Raisonnement irrationnel, certes, mais aussi criminel. Entre fin 1961 et le premier trimestre de 1962, tout le territoire a été secoué par des assassinats et des attentats, certains ciblés, certains aveugles. Dont celui du 7 février 1962, particulièrement imbécile et ignoble, car la victime en fut une petite fille de 7 ans, Delphine Renard, dont le visage ensanglanté marqua l’opinion. 

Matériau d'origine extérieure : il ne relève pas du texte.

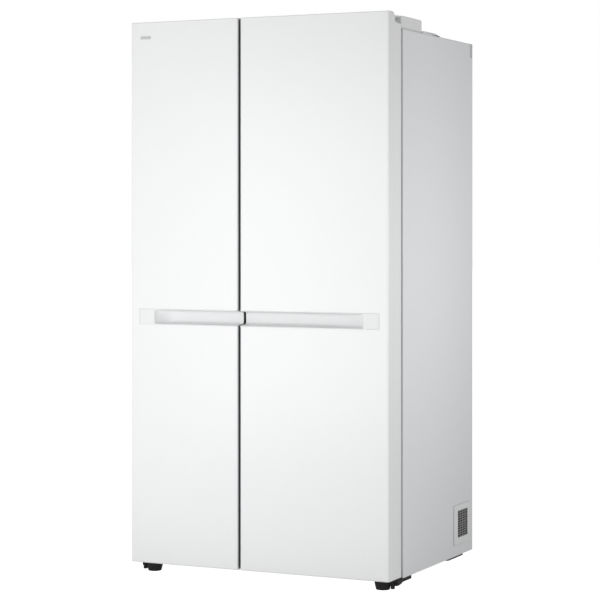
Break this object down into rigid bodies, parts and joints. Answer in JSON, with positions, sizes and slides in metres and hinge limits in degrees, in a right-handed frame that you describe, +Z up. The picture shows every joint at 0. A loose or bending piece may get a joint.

Le lendemain, des partis politiques de gauche (PCF et PSU) et les centrales syndicales appelèrent à une manifestation, totalement pacifique, de protestation contre l’OAS et pour la paix en Algérie. On connaît l’épouvantable suite : la police de MM. Debré (Premier ministre) et Frey (ministre de l’Intérieur) chargea et laissa sur le pavé et sur les marches du métro Charonne 8 victimes (une neuvième mourut peu après). Si le président Macron, après avoir accompli des gestes mémoriels (dont certains étaient positifs) gardait le silence ce 8 février 2022, soixante ans après, ce serait un pur scandale, une insulte aux victimes. Mais je ne peux ni ne veux même pas l’imaginer. 

 

Propos recueillis par  Nadjia Bouzeghrane

 

* Alain Ruscio, spécialiste de l’histoire de la colonisation française. Auteur d’une quinzaine d’ouvrages parmi lesquels Les communistes et l’Algérie. Des origines à la guerre d’indépendance, 1920-1962 (La Découverte, février 2019), La Guerre française d’Indochine, 1945-1954 (Complexe, 1992), Nostalgérie. L’interminable histoire de l’OAS. (La Découverte, 2015). Le dernier ouvrage collectif qu’il a dirigé est consacré aux « Regards français sur l’islam. Des croisades à l’ère coloniale » aux éditions Le Croquant (2021).